The choice between detecting local or global outliers depends on the specific goals of anomaly detection in a given application. Some datasets may exhibit anomalies that are relevant only in local contexts, while others may have anomalies that affect the entire dataset. The selection of an appropriate anomaly detection approach should consider the nature of the data and the desired scope of anomaly identification.

### 9
The Local Outlier Factor (LOF) algorithm is a popular method for detecting local outliers or anomalies within a dataset. LOF assesses the local density of data points and identifies instances that deviate significantly from their local neighborhoods. The algorithm assigns an anomaly score to each data point, indicating its degree of abnormality relative to its neighbors. Here's how LOF detects local outliers:

1. **Local Density Estimation:**
   - LOF computes the local density for each data point by considering the distance to its k-nearest neighbors.
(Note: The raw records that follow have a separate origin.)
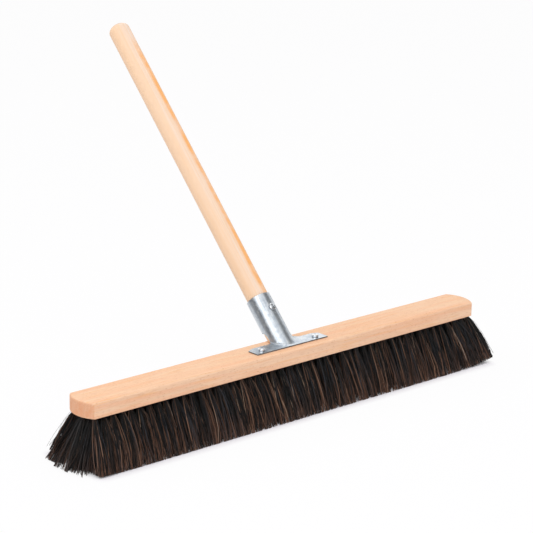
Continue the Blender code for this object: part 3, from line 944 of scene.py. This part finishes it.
from_line = add(tree, MATH, {0: from_line}, operation="ABSOLUTE")
broken = add(tree, NOISE, {"Vector": grain, "Scale": BREAKS_PER_METRE, "Detail": 2})
line = 1.0
for level, nothing, whole, least, ramp in (
    (from_line, GROWTH_LINE_HALF_WIDTH, GROWTH_LINE_HALF_WIDTH / 4, 0.0, "SMOOTHSTEP"),
    (broken, *BREAKS, "LINEAR"),
    (at["Y"], *FRONT_HALF, 0.0, "LINEAR"),
    (at["Z"], GROWTH_LINE_START, GROWTH_LINE_START - GROWTH_LINE_FADE, 0.0, "LINEAR"),
):
    share = add(
        tree, LEVELS, {"Value": level, "From Min": nothing, "From Max": whole, "To Min": least},
        interpolation_type=ramp,
    )
    line = add(tree, MATH, {0: line, 1: share}, operation="MULTIPLY")
# Painted shade: the left side is painted more golden and the right side pinker, for the shade on
# the sides that turn from the light.
left, right = (
    add(tree, LEVELS, {"Value": at["X"], "From Min": start, "From Max": full, "To Max": SIDE_SHADE_SHARE})
    for start, full in (LEFT_SIDE_SHADE, RIGHT_SIDE_SHADE)
)
for share, shade in ((left, "#F6D1AC"), (right, "#F2C5A0"), (line, "#F7B470")):
    colour = add(tree, MIX, {"Factor": share, "A": colour, "B": linear(shade)}, data_type="RGBA")
finish_beech(tree, colour, pores, end_axis=tuple(AXIS), end_shade="#F2DECF")
handle = add_piece("beech_handle", shape, material)
drill_through(handle, PILOT_RADIUS, screw_seat, screw_seat - FRONT * HANDLE_PILOT_DEPTH)
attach(handle, "root")
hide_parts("handle")


# Screws: zinc-plated pan-head wood screws with a cross recess. Two go through the wings into
# the block, and one through the front of the tube into the handle.

SCREW_SIZES = {
    "Head radius": 0.0042,
    "Head edge": 0.0016,
    "Head dome": 0.0012,
    "Core radius": 0.0015,
    "Thread depth": 0.0005,
    "Thread pitch": 0.0018,
    "Length": 0.014,
    "Point length": 0.004,
    "Recess span": 0.0042,
    "Recess slot": 0.0008,
    "Recess depth": 0.0010,
    "Recess turn": 0.0,
    "Place": (0.0, 0.0, 0.0),
    "Turn": (0.0, 0.0, 0.0),
}
RECESS_FLOOR_SHARE = 0.5
THREAD_SHARE = 0.86
THREAD_FOOT_SHARE = 0.97
THREAD_FOOT_RADIUS = 0.0008


def screw_tree(material):
    """A pan-head screw that points down Z, with the underside of its head at the origin."""
    tree, size = new_tree("pan_head_screw", SCREW_SIZES)
    place = add(tree, "GeometryNodeInputPosition")

    # The head is a sphere, flattened from below and raised on a short straight edge.
    ball = add(tree, "GeometryNodeMeshUVSphere", {"Segments": 40, "Rings": 20})
    upper = add(tree, VECTORS, {0: place, 1: (-1, -1, 0)}, operation="MAXIMUM")
    above = add(tree, SPLIT, {0: place}).outputs["Z"]
    just_above = 0.01
    above = add(tree, MATH, {0: above, 1: just_above}, operation="GREATER_THAN")
    radii = add(
        tree, JOIN, {"X": size["Head radius"], "Y": size["Head radius"], "Z": size["Head dome"]}
    )
    edge = add(tree, MATH, {0: above, 1: size["Head edge"]}, operation="MULTIPLY")
    edge = add(tree, JOIN, {"Z": edge})
    domed = add(tree, VECTORS, {0: upper, 1: radii, 2: edge}, operation="MULTIPLY_ADD")
    head = add(tree, "GeometryNodeSetPosition", {"Geometry": ball, "Position": domed})
    head_height = add(tree, MATH, {0: size["Head edge"], 1: size["Head dome"]}, operation="ADD")

    # The recess is two crossed bars that narrow towards its floor, sunk in from the dome's top.
    carved = add(
        tree, "GeometryNodeMeshBoolean", {"Mesh 1": head}, operation="DIFFERENCE", solver="EXACT"
    )
    bar_size = add(
        tree, JOIN, {"X": size["Recess span"], "Y": size["Recess slot"], "Z": size["Recess depth"]}
    )
    bar_z = add(tree, JOIN, {"Z": head_height})
    square_side = math.sqrt(2)
    bar = add(
        tree, "GeometryNodeMeshCone", {
            "Vertices": 4, "Radius Top": (2 - RECESS_FLOOR_SHARE) / square_side,
            "Radius Bottom": RECESS_FLOOR_SHARE / square_side, "Depth": 2.0,
        },
    )
    bar = add(
        tree, TRANSFORM,
        {"Geometry": bar, "Translation": (0, 0, -1), "Rotation": (0, 0, math.pi / 4)},
    )
    bar = add(tree, TRANSFORM, {"Geometry": bar, "Scale": bar_size})
    for turned in (0.0, math.pi / 2):
        turn = add(tree, MATH, {0: size["Recess turn"], 1: turned}, operation="ADD")
        turn = add(tree, JOIN, {"Z": turn})
        placed = add(tree, TRANSFORM, {"Geometry": bar, "Translation": bar_z, "Rotation": turn})
        tree.links.new(placed.outputs["Geometry"], carved.inputs["Mesh 2"])

    # The shank is a core, a point and a thread wound round them.
    straight = add(tree, MATH, {0: size["Length"], 1: size["Point length"]}, operation="SUBTRACT")
    core = add(
        tree, "GeometryNodeMeshCylinder",
        {"Vertices": 20, "Radius": size["Core radius"], "Depth": straight},
    )
    half_down = add(tree, MATH, {0: straight, 1: -0.5}, operation="MULTIPLY")
    half_down = add(tree, JOIN, {"Z": half_down})
    core = add(tree, TRANSFORM, {"Geometry": core, "Translation": half_down})
    point = add(
        tree, "GeometryNodeMeshCone", {
            "Vertices": 20, "Radius Bottom": size["Core radius"], "Radius Top": 0.0,
            "Depth": size["Point length"],
        },
    )
    down = add(tree, VECTORS, {0: half_down, "Scale": 2.0}, operation="SCALE")
    point = add(
        tree, TRANSFORM, {"Geometry": point, "Translation": down, "Rotation": (math.pi, 0, 0)}
    )
    threaded = add(tree, MATH, {0: size["Length"], 1: THREAD_SHARE}, operation="MULTIPLY")
    turns = add(tree, MATH, {0: threaded, 1: size["Thread pitch"]}, operation="DIVIDE")
    winding = add(
        tree, "GeometryNodeCurveSpiral", {
            "Resolution": 24, "Rotations": turns, "Start Radius": THREAD_FOOT_RADIUS,
            "End Radius": size["Core radius"], "Height": threaded,
        },
    )
    rib = add(
        tree, "GeometryNodeCurvePrimitiveCircle", {"Resolution": 4, "Radius": size["Thread depth"]}
    )
    thread = add(
        tree, "GeometryNodeCurveToMesh",
        {"Curve": winding, "Profile Curve": rib.outputs["Curve"], "Fill Caps": True},
    )
    foot = add(tree, MATH, {0: size["Length"], 1: -THREAD_FOOT_SHARE}, operation="MULTIPLY")
    foot = add(tree, JOIN, {"Z": foot})
    thread = add(tree, TRANSFORM, {"Geometry": thread, "Translation": foot})

    whole = add(tree, "GeometryNodeJoinGeometry")
    for part in (thread, point, core, carved):
        tree.links.new(part.outputs[0], whole.inputs["Geometry"])
    seated = add(
        tree, TRANSFORM, {"Geometry": whole, "Translation": size["Place"], "Rotation": size["Turn"]}
    )
    seated = add(tree, REALIZE, {"Geometry": seated})
    seated = add(tree, "GeometryNodeSetMaterial", {"Geometry": seated, "Material": material})
    add(tree, "NodeGroupOutput", {"Geometry": seated})
    return tree


# Zinc plating on a cold-headed screw is bright and slightly blue, and shows small sharp
# highlights round the head with a dark recess.
TUMBLE_MARK = 0.0006
material, tree = new_material("zinc_plated_screw_steel")
place = add(tree, COORDS).outputs["Object"]
tumbled = add(tree, NOISE, {"Vector": place, "Scale": 1 / TUMBLE_MARK, "Detail": 2})
gloss = add(tree, LEVELS, {"Value": tumbled, "To Min": 0.12, "To Max": 0.26})
dents = {"Strength": 0.3, "Distance": 0.00005, "Height": tumbled}
finish_metal(tree, ("#DDE3EB", "#FBFCFD"), tumbled, gloss, dents)

screws = screw_tree(material)
head_seat = PLATE_TOP + SEAT_GAP
SCREW_PLACES = {
    # The seat of the head, its lean, the turn of its cross in degrees, and the length.
    "plate_screw_left": ((-PLATE_SCREW_OUT, -PLATE_SCREW_FRONT, head_seat), 0.0, 20, 0.014),
    "plate_screw_right": ((PLATE_SCREW_OUT, -PLATE_SCREW_FRONT, head_seat), 0.0, 65, 0.014),
    "socket_screw": (screw_seat, math.pi / 2 - HANDLE_LEAN, 35, 0.016),
}
for node, (seat, lean, cross_turn, length) in SCREW_PLACES.items():
    screw = add_piece(f"zinc_{node}", bmesh.new())
    run_tree(
        screw, screws, {
            "Length": length, "Recess turn": math.radians(cross_turn), "Place": tuple(seat),
            "Turn": (lean, 0.0, 0.0),
        },
    )
    screw.data.shade_smooth()
    screw.data.set_sharp_from_angle(angle=SHARP_FROM)
    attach(screw, "root")
    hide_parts(node)


# Floor and light: a wide white studio floor under three softboxes. The camera sees the floor
# almost white, but it keeps the broom's own soft shadow, which is darkest close to the tips. The
# metal sees it bright near the broom and dim further out.

FLOOR_HALF = 7.0
FLOOR_GLOW_SHARE = 0.92
TIPS_HALF = (0.298, 0.046, 0.0)
CONTACT_SHADOW = 0.013
CONTACT_GLOW_SHARE = 0.05
MIRRORED_NEAR, NEAR_STRENGTH = 0.25, 0.85
MIRRORED_FAR, FAR_STRENGTH = 0.55, 0.20
shape = bmesh.new()
corners = ((-1, -1), (1, -1), (1, 1), (-1, 1))
floor_corners = [(FLOOR_HALF * x, FLOOR_HALF * y) for x, y in corners]
shape.faces.new(ring_of(shape, floor_corners, 0.0))
material, tree = new_material("white_studio_floor")
ray = add(tree, "ShaderNodeLightPath").outputs
seen = add(tree, MATH, {0: ray["Is Camera Ray"], 1: ray["Is Glossy Ray"]}, operation="MAXIMUM")
seen = add(tree, MATH, {0: seen, 1: ray["Is Transmission Ray"]}, operation="MAXIMUM")
place = add(tree, COORDS).outputs["Object"]
beside = add(tree, VECTORS, {0: place}, operation="ABSOLUTE")
beside = add(tree, VECTORS, {0: beside, 1: TIPS_HALF}, operation="SUBTRACT")
beside = add(tree, VECTORS, {0: beside, 1: (0, 0, 0)}, operation="MAXIMUM")
beside = add(tree, VECTORS, {0: beside}, operation="LENGTH").outputs["Value"]
share = add(
    tree, LEVELS, {
        "Value": beside, "From Max": CONTACT_SHADOW, "To Min": CONTACT_GLOW_SHARE,
        "To Max": FLOOR_GLOW_SHARE,
    },
)
share = add(tree, MATH, {0: seen, 1: share}, operation="MULTIPLY")
distance = add(tree, VECTORS, {0: place}, operation="LENGTH").outputs["Value"]
mirrored = add(
    tree, LEVELS, {
        "Value": distance, "From Min": MIRRORED_NEAR, "From Max": MIRRORED_FAR,
        "To Min": NEAR_STRENGTH, "To Max": FAR_STRENGTH,
    },
)
strength = add(
    tree, MIX, {"Factor": ray["Is Glossy Ray"], "A": 1.0, "B": mirrored}, data_type="FLOAT"
)
paint = add(tree, "ShaderNodeBsdfDiffuse", {"Color": linear("#F5F2F8")})
glow = add(tree, "ShaderNodeEmission", {"Color": (1, 1, 1, 1), "Strength": strength})
mixed = add(tree, "ShaderNodeMixShader", {0: share, 1: paint, 2: glow})
add(tree, OUTPUT, {"Surface": mixed})
floor = add_piece("studio_floor", shape, material)

# The walls light the broom evenly, and the camera sees them white. The metal mirrors a darker
# room with five bright cards: the backdrop behind the broom, a strip on its left, one overhead,
# a small one high at the back and one by the camera.
WALL_LIGHT = 0.74
ROOM_IN_METAL = 0.19
CARDS_IN_METAL = (
    # The way to the card, the degrees where it is still whole and then gone, its brightness.
    ((0.45, 0.88, 0.10), 46, 74, 0.90),
    ((-0.77, -0.20, 0.60), 15, 24, 1.40),
    ((-0.05, -0.47, 0.88), 17, 34, 0.80),
    ((0.25, 0.30, 0.92), 12, 20, 0.90),
    ((-0.60, -0.74, 0.30), 20, 36, 1.30),
)
world = bpy.data.worlds.new("studio_walls")
bpy.context.scene.world = world
world.use_nodes = True
tree = world.node_tree
tree.nodes.clear()
way = add(tree, COORDS).outputs["Generated"]
mirrored = ROOM_IN_METAL
for card, whole, nothing, brightness in CARDS_IN_METAL:
    facing = add(
        tree, VECTORS, {0: way, 1: tuple(Vector(card).normalized())}, operation="DOT_PRODUCT"
    )
    lit = add(
        tree, LEVELS, {
            "Value": facing.outputs["Value"], "From Min": math.cos(math.radians(nothing)),
            "From Max": math.cos(math.radians(whole)), "To Max": brightness,
        },
        interpolation_type="SMOOTHSTEP",
    )
    mirrored = add(tree, MATH, {0: mirrored, 1: lit}, operation="ADD")
ray = add(tree, "ShaderNodeLightPath").outputs
light = add(
    tree, MIX, {"Factor": ray["Is Glossy Ray"], "A": WALL_LIGHT, "B": mirrored}, data_type="FLOAT"
)
seen = add(
    tree, MATH, {0: ray["Is Camera Ray"], 1: ray["Is Transmission Ray"]}, operation="MAXIMUM"
)
light = add(tree, MIX, {"Factor": seen, "A": light, "B": 1.0}, data_type="FLOAT")
walls = add(tree, "ShaderNodeBackground", {"Color": (1, 1, 1, 1), "Strength": light})
add(tree, "ShaderNodeOutputWorld", {"Surface": walls})

LAMP_AIM = Vector((0, 0, 0.1))
for name, place, size, power in (
    ("overhead_softbox", (-0.3, -0.5, 2.6), (2.2, 1.4), 22),
    ("front_softbox", (-1.2, -2.6, 1.6), (1.6, 1.2), 9),
    ("left_softbox", (-2.2, 1.4, 1.0), (1.4, 1.2), 8),
):
    lamp = bpy.data.lights.new(name, "AREA")
    lamp.shape = "RECTANGLE"
    lamp.size, lamp.size_y = size
    lamp.energy = power
    softbox = bpy.data.objects.new(name, lamp)
    bpy.context.collection.objects.link(softbox)
    softbox.location = place
    softbox.rotation_euler = (LAMP_AIM - Vector(place)).to_track_quat("-Z", "Y").to_euler()
    softbox.visible_camera = False
    softbox.visible_glossy = False

scene = bpy.context.scene
scene.view_settings.view_transform = "Standard"


# Camera: at the photo's place, solved from the edges of the block, the tube and the handle.

CAMERA_PLACE = Vector((-1.49307, -1.62294, 0.80555))
CAMERA_LOOK = Vector((0.642773, 0.713985, -0.277611))
CAMERA_UP = Vector((0.172084, 0.218554, 0.960532))
FOCAL_PIXELS = 2007.18
IMAGE_PIXELS = 533
camera_data = bpy.data.cameras.new("photo_camera")
camera_data.sensor_width = 36
camera_data.lens = FOCAL_PIXELS / IMAGE_PIXELS * camera_data.sensor_width
camera = bpy.data.objects.new("photo_camera", camera_data)
bpy.context.collection.objects.link(camera)
camera_right = CAMERA_LOOK.cross(CAMERA_UP).normalized()
turned = Matrix((camera_right, camera_right.cross(CAMERA_LOOK), -CAMERA_LOOK)).transposed()
camera.matrix_world = Matrix.Translation(CAMERA_PLACE) @ turned.to_4x4()
scene.camera = camera
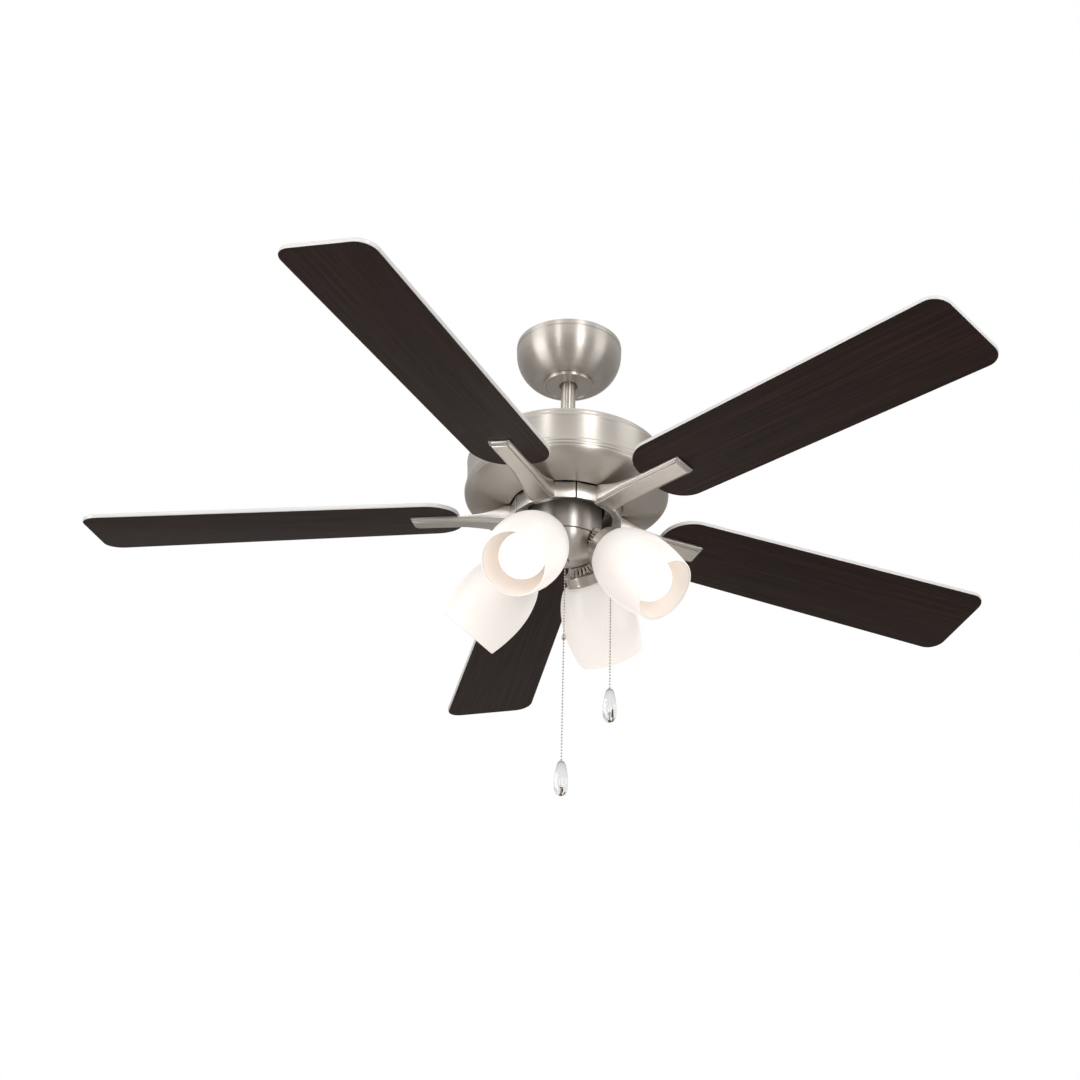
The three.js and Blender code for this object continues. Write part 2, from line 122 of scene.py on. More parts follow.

The parameter "k" is a user-defined parameter that specifies the number of neighbors to be considered.
   - For each data point, LOF calculates its local reachability density (LRD), which is the inverse of the average reachability distance from its k-nearest neighbors.

2. **LOF Calculation:**
   - The LOF of a data point is then computed by comparing its LRD to the LRDs of its neighbors. The LOF is a measure of how much the density of the data point differs from the densities of its neighbors.
   - A high LOF indicates that a data point has a lower density compared to its neighbors, making it a potential local outlier.

3. **Anomaly Score Assignment:**
   - LOF assigns an anomaly score to each data point based on its LOF value. Higher LOF values correspond to higher anomaly scores, indicating greater deviation from the local density patterns of the data.

4. **Thresholding:**
   - An anomaly threshold can be set to identify points with anomaly scores above a certain level as local outliers. The choice of the threshold depends on the desired sensitivity to anomalies.